Oh, there was a moment this week that I wish to reflect on here also. As I have said before, one of the reasons I was looking forward to working strange hours is that it meant I would get to watch more of the weekly day time TV programs that I love. Largely, I haven’t been able to do that too much but this week each day, my getting out of bed time has coincided perfectly with the start time of the Judge Judy triple bill on ITV2. There was a moment this week when I was sitting in bed, with a bacon sarnie, a nice cup of tea, all cosied up with my favourite Judge taking no crap on my TV and I thought, ‘Life doesn’t get any better than this’. It is the little things that please me and two hours with Judge Judith Sheindlin gets my vote any day of the week.

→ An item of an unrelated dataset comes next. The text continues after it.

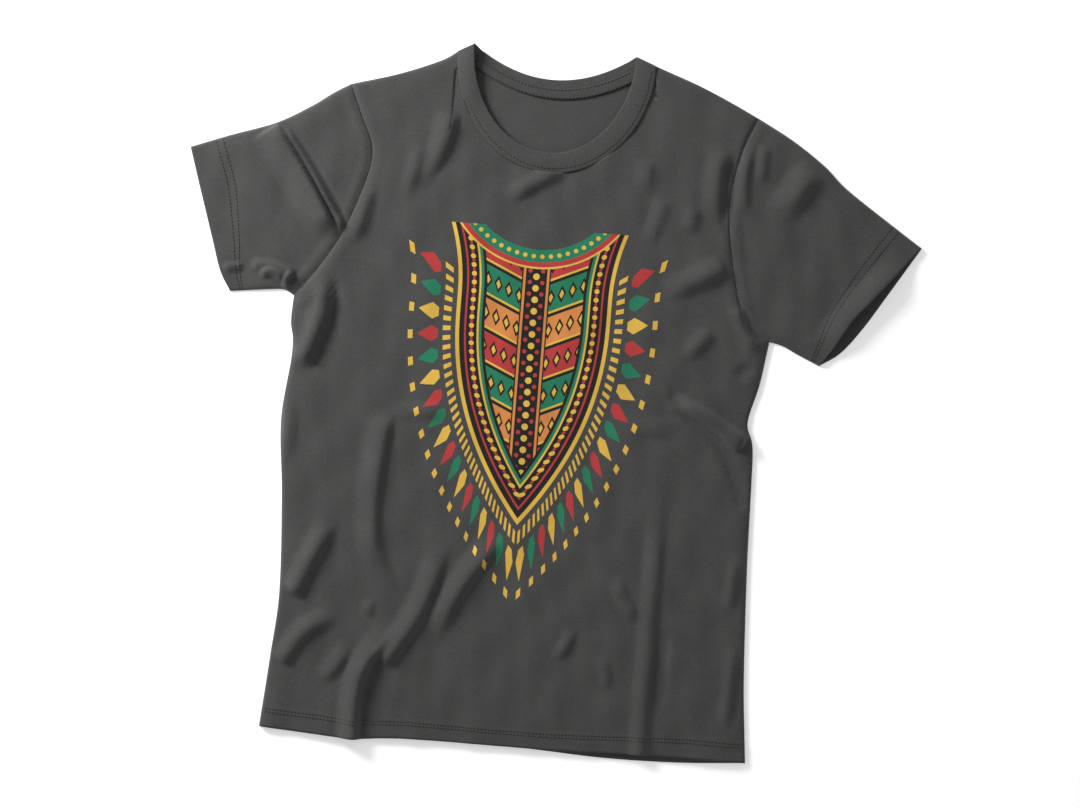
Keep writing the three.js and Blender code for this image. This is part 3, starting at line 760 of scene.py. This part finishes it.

So next week, we are on for just three days, thank goodness and then have another much needed four days off. We are due to finish at 1800 HRS on New Year’s Eve and I am praying no one goes and gets themselves arrested by me anywhere near that time as I really don’t want to spend my New Year’s Eve in Wandsworth custody suite so please, people of Wandsworth, be good, or at least save any naughtiness for the Night Duty team! I want to get drunk, I need to get drunk, it has been too long (apart from my birthday where I still have a very big bruise on my right cheek and I ain’t talking face cheek – I still maintain though that I just lost my footing down the stairs, it was nothing to do with the shots of Sambouka I was forced to consume).
Happy Christmas one and all, I hope Santa brought you everything you wanted and I wish you all a very Happy New Year. May 2005 bring nice things for everyone.